If you want to know how it works read the fine print: 

According to the Food and Agriculture Organization of the United Nations: "an expeller (consists of a screw (or worm), rotating inside a cylindrical cage (barrel). The material to be pressed is fed between the screw and the barrel and propelled by the rotating screw in a direction parallel to the axis. The configuration of the screw and its shaft is such that the material is progressively compressed as it moves on, towards the discharge end of the cylinder.
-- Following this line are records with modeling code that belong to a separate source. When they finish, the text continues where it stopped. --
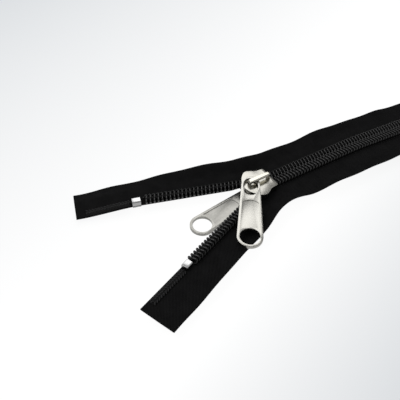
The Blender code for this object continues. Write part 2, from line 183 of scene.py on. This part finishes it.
def ripple(along, side):
    """Slow waves along a tape's loose edge, a little different on the two tapes."""
    phase = 0.9 if side > 0 else 2.6
    wave = np.sin(along / 7.3 + phase) + 0.6 * np.sin(along / 4.1 + 2.2 * phase)
    return RIPPLE * wave * smoothstep((lift(along, side) - 0.2) / 2.0)


def tape_low(along, out, side):
    """Underside of the tape at a point on it."""
    edge = smoothstep((out - EDGE_FROM) / (TAPE_OUTER - EDGE_FROM))
    low = lift(along, side) + (edge_rise(along, side) + ripple(along, side)) * edge
    return np.maximum(low, LOWEST)


def opened(points, side, bend):
    """Turn straight, closed points into the open zipper's, about the fork.

    A point's share of the turn depends on where it ends up, so x is worked out by repeating.
    """
    start, end = bend
    closed = points - np.array([FORK_X, 0.0, 0.0])
    x = points[:, 0].copy()
    for _ in range(SETTLING_ROUNDS):
        share = smoothstep((start - x) / (start - end))
        turn = -side * OPEN[side] * share
        x = FORK_X + closed[:, 0] * np.cos(turn) - closed[:, 1] * np.sin(turn)
    y = closed[:, 0] * np.sin(turn) + closed[:, 1] * np.cos(turn)
    return np.stack([x, y, points[:, 2]], axis=1)


def lay(along, out, high, side, bend):
    """Points from places on the closed zipper; high is over the tape's top."""
    along, out, high = np.broadcast_arrays(along, out, high)
    z = lift(along, side) + TAPE_THICK + high
    straight = np.stack([FORK_X + along, side * out, z], axis=1)
    return opened(straight, side, bend)


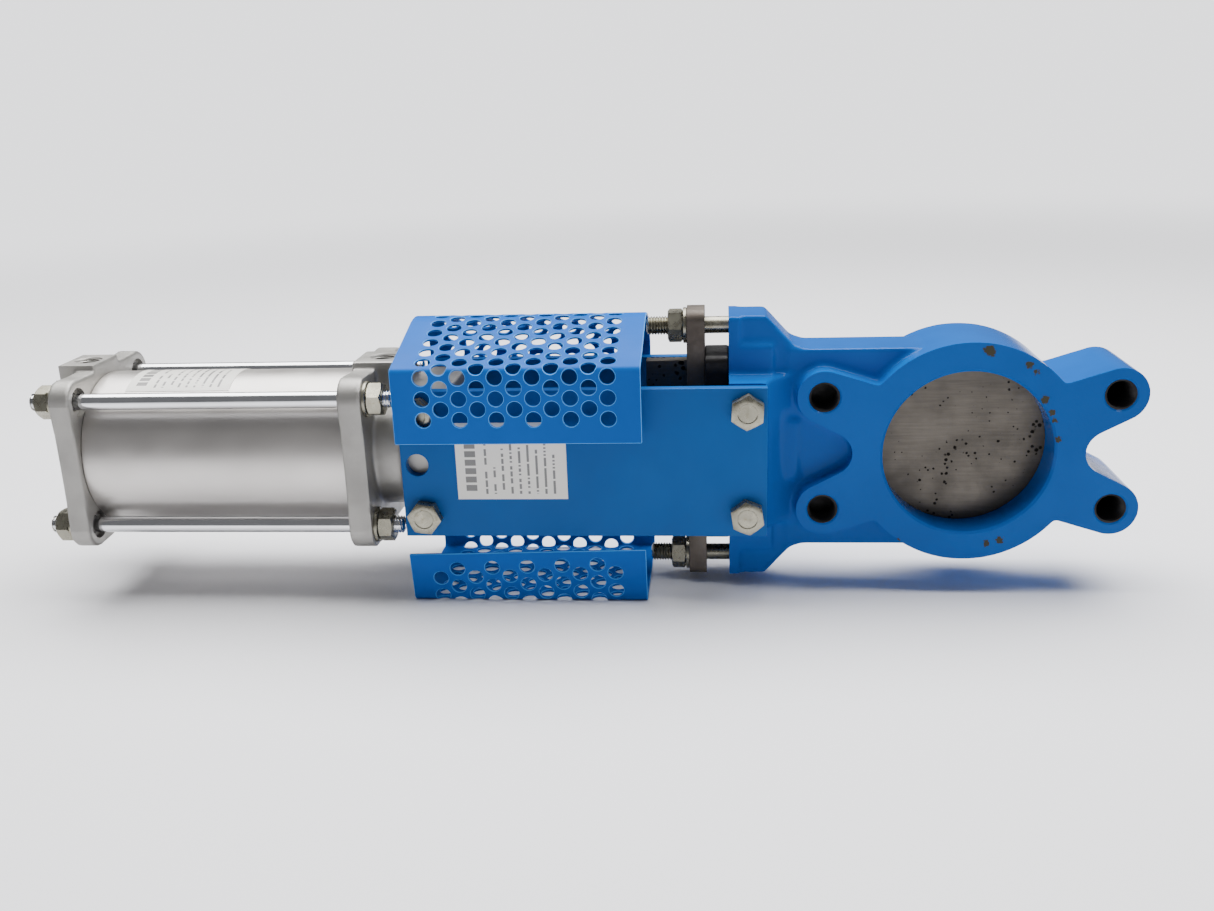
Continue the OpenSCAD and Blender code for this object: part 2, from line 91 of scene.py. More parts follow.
def colour(name, description, red, green, blue):
    return bpy.props.FloatVectorProperty(
        name=name, description=description, default=(red, green, blue), size=3, subtype="COLOR", min=0, max=1
    )


def angle(name, description, value):
    return bpy.props.FloatProperty(name=name, description=description, default=value, unit="ROTATION")


class ValveCasting(bpy.types.PropertyGroup):
    """Sizes of the iron body"""
    ring_radius: length("Ring radius", "Outside radius of the port ring", 58.7)
    face: length("Half face to face", "Distance from the middle to a machined port face", 25)
    port_radius: length("Port radius", "Radius of the port", 43.5)
    lug_circle: length("Lug circle", "Radius of the circle of the pipe bolts", 80)
    lug_tip: length("Lug tip radius", "Radius of the round end of a lug", 14)
    lug_root: length("Lug root half width", "Half the width of a lug where it leaves the ring", 17)
    lug_angle: angle("Lug angle", "Angle of a lug from the stem line", radians(22.5))
    thread_radius: length("Lug thread radius", "Major radius of the thread in a lug", 8)
    neck_half: length("Neck half height", "Half the height of the neck", 54.2)
    neck_thick: length("Neck half thickness", "Half the thickness of the neck", 15)
    skin: length("Casting mesh", "Size of a face on the cast surfaces", 1.25)
    rounding: bpy.props.IntProperty(
        name="Rounding", description="Smoothing passes that round the cast edges", default=8, min=0
    )


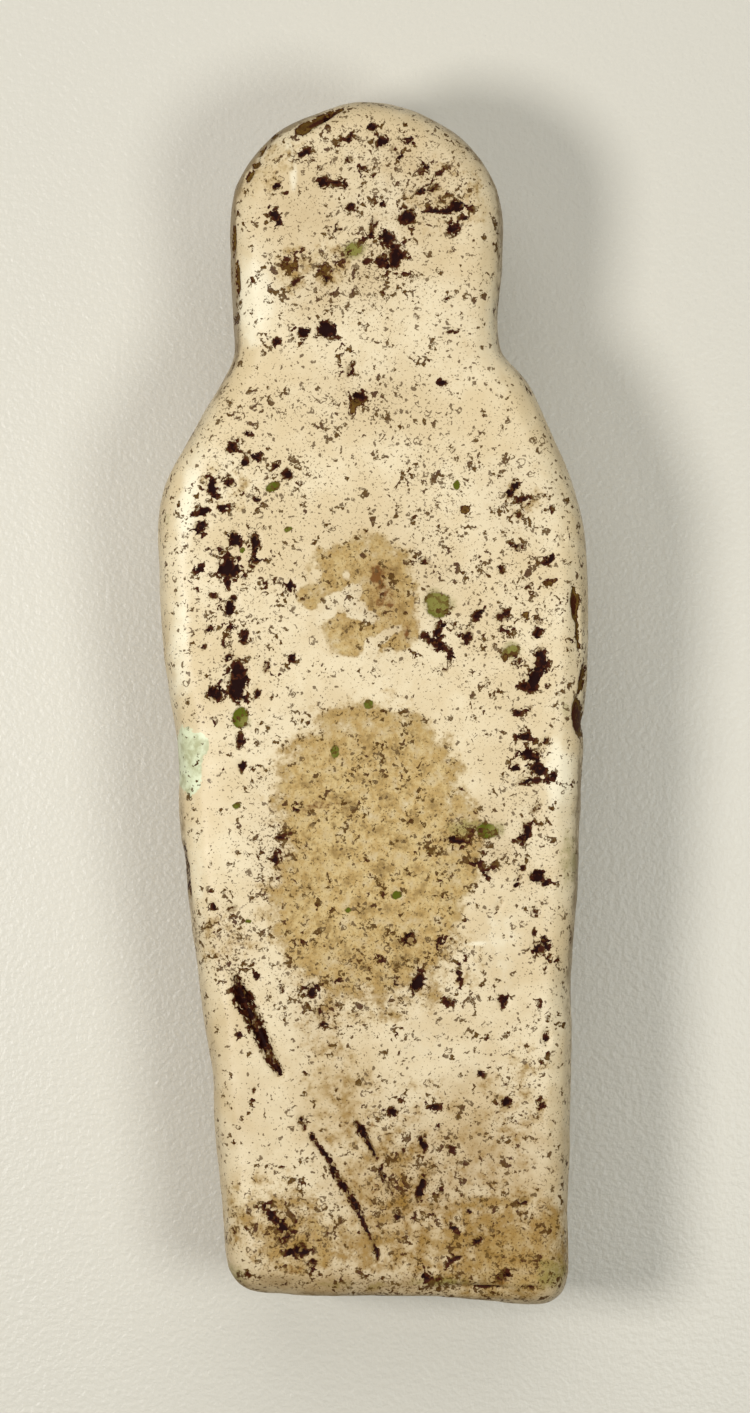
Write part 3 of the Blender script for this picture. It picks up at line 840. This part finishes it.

The compression effect can be achieved, for example, by decreasing the clearance between the screw shaft and the cage ( progressive or step-wise increase of the shaft diameter ) or by reducing the length of the screw flight in the direction of the axial movement The gradually increasing pressure releases the oil which flows out of the press through the slots provided on the periphery of the barrel, while the press-cake continues to move in the direction of the shaft, towards a discharge gate installed at the other extremity of the machine. "

 

Expellers are popular because they are relatively crude inexpensive devices which can even be made in small cities in developing countries.  They can be quite small to handle the harvest from a single farmer or large enough to handle a whole village.  They are made by literally hundreds of manufacturers world-wide.  The same expeller can be used for palm nuts one month and sunflower seeds the next.

The disadvantage of an expeller is that even the most sophisticated models cannot remove all of the oil.  It is less of a problem with an oil rich seed such as sesame or peanuts but is a big problem with oil poor seeds such as soybeans where leaving a seedcake with 5% residual oil may represent half the oil in the bean.  Expellers cannot be used with very low oil content agricultural products such as rice bran.

Solvents or steam can be injected into the press to increase yields or can be used afterward on the seedcake to recover any retained oils. If the seeds are not heated or cooked then the yield is lower but there may be health advantages to the resultant oil, hence the "expeller pressed" label.

In contrast to the expeller, most seed oils in the US are made in large plants costing millions of dollars which use heat, solvents and other technology to extract virtually all of the oil.  There are only a few companies worldwide which manufacture such plants which are akin to a petroleum refinery in size and economies of scale.  Trainloads of seeds go in one end and tankers of oil come out the other.  Such large scale technology naturally arouses suspicions in some that the resultant product is somehow inferior.

A seed oil extracted with only the expeller has all of the oil soluble components of the original seeds.  That can include valuable trace minerals, oils and vitamins.  But it can also include undesirable flavors and toxic substances such as are found in rapeseed.

So how is this all relevant to olives?  As stated at the beginning, olives are never pressed with an expeller.  Their moisture content is too high for this type of press. Olive oil is usually separated from the olive pulp using a spinning centrifuge without friction or heat.

As far as the health aspects, 98% of seed oils are produced using heat, steam and solvents.  In contrast, virgin  and extra virgin olive oil is never produced using heat, steam and solvents. 

The 2% of seed oils made with only an expeller are the exception and are considered a whole food product and more healthy.  100% of virgin olive oil is considered a healthy whole food product.  While making seed oils without chemicals might be a new fad, by definition of the International Olive Oil Council,  virgin olive oil has always been made without the use of chemicals.